Could it come from this library ? (maybe jena ?)

Edit: Oh I misread the numbers, in the article the query are answered in seconds. I guess that's true for complicated queries.

RubenVerborgh commented 9 years ago

Hi @rom1504,

Querying with Triple Pattern Fragments is definitely not faster than querying a SPARQL endpoint. This is logical: the interface is much simpler, so in order to perform the same task (i.e., execute the same query), a client has to perform much more work. With SPARQL endpoints, the server performs all the work.

And this is precisely the problem of SPARQL endpoints: the interface is so powerful, that it goes down often. The majority of SPARQL endpoints is down for more than 1.5 days per month.

The goal of Triple Pattern Fragments is to minimize server cost and thus maximize server availability, at the cost of slower queries and increased bandwidth, as is analyzed in detail in our ISWC2014 paper, the demo of which won the ISWC2014 Best Demo Award for running DBpedia on a Raspberry Pi. The keywords are “low cost” and “high availability”.

The Jena implementation reuses the Jena query infrastructure, which was not designed for parallelized requests. So while a lot of SPARQL features are supported, it is not the optimal approach. A better algorithm is implemented from scratch in our JavaScript client.

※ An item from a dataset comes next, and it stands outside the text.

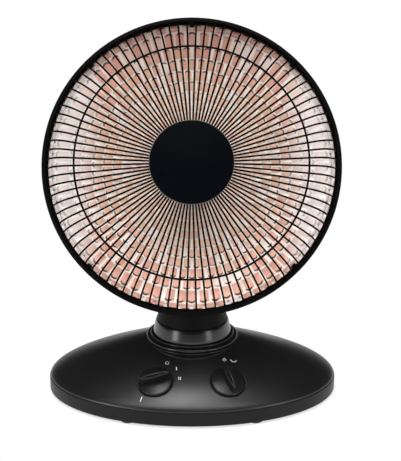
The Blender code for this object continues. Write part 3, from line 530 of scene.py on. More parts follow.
cap_black = coated("cap_enamel_black", (0.0007, 0.0013, 0.0026), (0.0011, 0.0018, 0.0032), (0.28, 0.34),
                   grain=500, depth=0.00004, strength=0.12, specular=0.06)
wire_black = coated("guard_wire_black", (0.0026, 0.0010, 0.0008), (0.0036, 0.0015, 0.0011), (0.46, 0.56),
                    grain=1800, depth=0.00003, strength=0.3, specular=0.03)
print_white = coated("printed_white", (0.72, 0.72, 0.70), (0.62, 0.62, 0.60), (0.5, 0.6), grain=2200)
zinc_plate = coated("zinc_plated_steel", (0.50, 0.51, 0.52), (0.60, 0.60, 0.58), (0.26, 0.40), 1.0,
                    cloud=60, grain=900, depth=0.00002, stretch=(1, 1, 6))
brass = coated("turned_brass", (0.70, 0.50, 0.20), (0.62, 0.42, 0.17), (0.24, 0.36), 1.0,
               cloud=70, grain=1200, stretch=(1, 1, 8))
cast_iron = coated("cast_iron", (0.06, 0.06, 0.063), (0.10, 0.09, 0.085), (0.6, 0.75), 0.6,
                   cloud=50, grain=900, depth=0.0002, strength=0.6, kind="cells")
rubber = coated("black_rubber", (0.018, 0.018, 0.018), (0.028, 0.027, 0.026), (0.75, 0.9),
                cloud=120, grain=2500, depth=0.00006, strength=0.5)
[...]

So yes, if you're lucky, you can solve a SPARQL query in 300ms on a SPARQL endpoint—roughly 95% of time. With Triple Pattern Fragments, the same query might take you 3 seconds (for all results to arrive; the first results will be faster)—but that's 3 seconds now, tonight, tomorrow, or 99.999% of time. One solution allows you to build fast applications; the other gives you reliable applications. I prefer reliability—that's why I designed Triple Pattern Fragments.

Best,

Ruben

rom1504 commented 9 years ago

Hi, Thanks for the explanation, I'll read your paper to understand all this better.

I'm building a Question Answer engine on DBpedia which does a lot of simple (one triple) ASK query at some point. So I thought Triple Pattern Fragments might be especially adapted for this. I currently have my own virtuoso instance loaded with DBpedia and that works but that means using a lot of memory on a server and using Triple Pattern Fragments might help to decrease the memory usage.

Best, Romain

akuckartz commented 9 years ago

My 10 cent: Another type of LDF fragment supporting "typical" queries which reduces the time would make a lot of sense. Defining "typical" is not trivial but I suppose that a rather small number of SPARQL query examples would be enough to create a set of query patterns used mostly.

RubenVerborgh commented 9 years ago

@akuckartz True—and Triple Pattern Fragments were indeed chosen to match that “typical” definition. From that point onwards, it gets more complicated though. What is the next reasonable step? We have some ideas in mind, and are experimenting with some things, but it is definitely not trivial.

akuckartz commented 9 years ago

@RubenVerborgh Do you know if there are any research results available regarding "typical" SPARQL-queries?

Another approach might be to analyse "typical" web APIs. Most of them support a set of hardwired queries. These likely are the most interesting ones. Due to popularity the interface of elasticsearch might be particularly relevant: See http://www.elastic.co/guide/en/elasticsearch/reference/current/search.html and http://www.elastic.co/guide/en/elasticsearch/reference/current/query-dsl.html

RubenVerborgh commented 9 years ago

That research would be the domain of the USEWOD workshop series, with some potentially interesting papers for instance in 2014.

Regarding elasticsearch, an extension for full-text search is on my list. This would allow to solve some interesting FILTERs, which now require downloading everything.

akuckartz commented 9 years ago

@RubenVerborgh :+1:

mielvds commented 9 years ago

In this respect, an interesting thought is how much the SPARQL restriction shapes queries? In what way do performance, limits, availability of SPARQL endpoints determine the queries asked by applications today?